In 2012, a number of chemical companies announced plans to invest in new plant capacity, expand existing facilities, or re-open plants near shale gas supplies. In April 2012, Dow Chemical announced $4 billion in expansions and new investment in Texas. Shell Chemical announced plans for an ethane cracking unit costing between $2 billion and $4 billion, to be constructed in Pennsylvania near Marcellus Shale natural gas supplies. Chevron announced plans for a $1 billion investment at its Baytown facility in Texas. In addition, Phillips Chemical, Westlake Chemical, and others announced investment plans related to low-cost shale gas availability. (p. 16, emphasis added)

For some additional context on the benefits to American manufacturers, here’s what the American Chemistry Council says about abundant natural gas supplies from shale:

Chemical manufacturers have already announced 50 new chemical projects to take advantage of new supplies of natural gas and expand their production. A recent ACC study found that the expected increase in natural gas production is not just revitalizing the chemical industry but could create 1.2 million new jobs across a broad sector of America’s manufacturing base.

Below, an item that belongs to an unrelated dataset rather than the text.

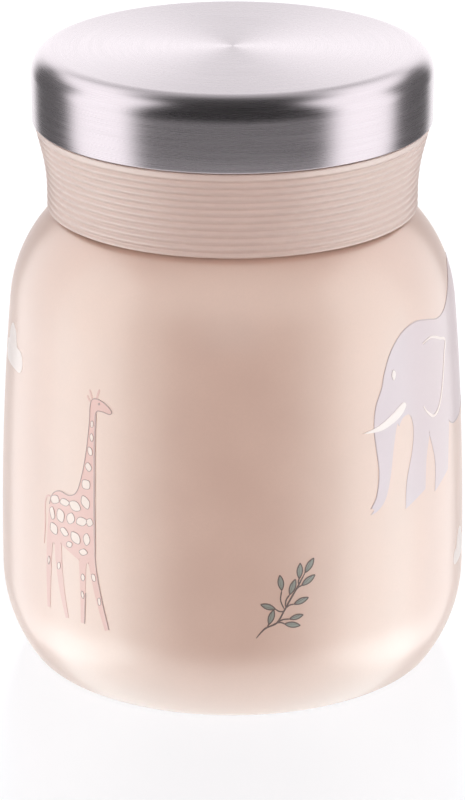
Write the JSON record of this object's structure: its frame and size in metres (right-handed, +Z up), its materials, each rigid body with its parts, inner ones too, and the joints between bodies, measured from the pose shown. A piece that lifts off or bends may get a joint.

Benefit 5 – Lower costs for America’s farmers:

Natural gas is the primary raw material in nitrogen-based fertilizer production. From 70% to 90% of the estimated cost of producing nitrogen-based fertilizers is related to the cost of natural gas. In the 2000s, when natural gas prices for industrial consumers more than doubled, closure of ammonia plants, which supply the raw material for fertilizers, followed suit, rising from 13 in 2002 to 26 in 2007. While some of this capacity moved overseas, some was permanently closed. It would take time and investment to reinstate U.S. capacity. If U.S. fertilizer production could recover and pass on lower costs to farmers, this could lower the cost of food and ethanol for use in transportation, and have employment benefits in the fertilizer industry as well as those industries whose costs had decreased. (p. 17, emphasis added)

CRS adds that “there are many other industries that stand to benefit that have not been addressed in this report.” Indeed, as we see in communities across the country, local businesses on Main Street have been given a boost through increased economic activity, from restaurants to hardware stores and everything in between.

A growing economy, more jobs, and a cleaner environment – all made possible by the responsible development of American energy. Opponents of oil and natural gas have done a masterful job pretending these benefits don’t exist, but at the end of the day, the facts speak for themselves.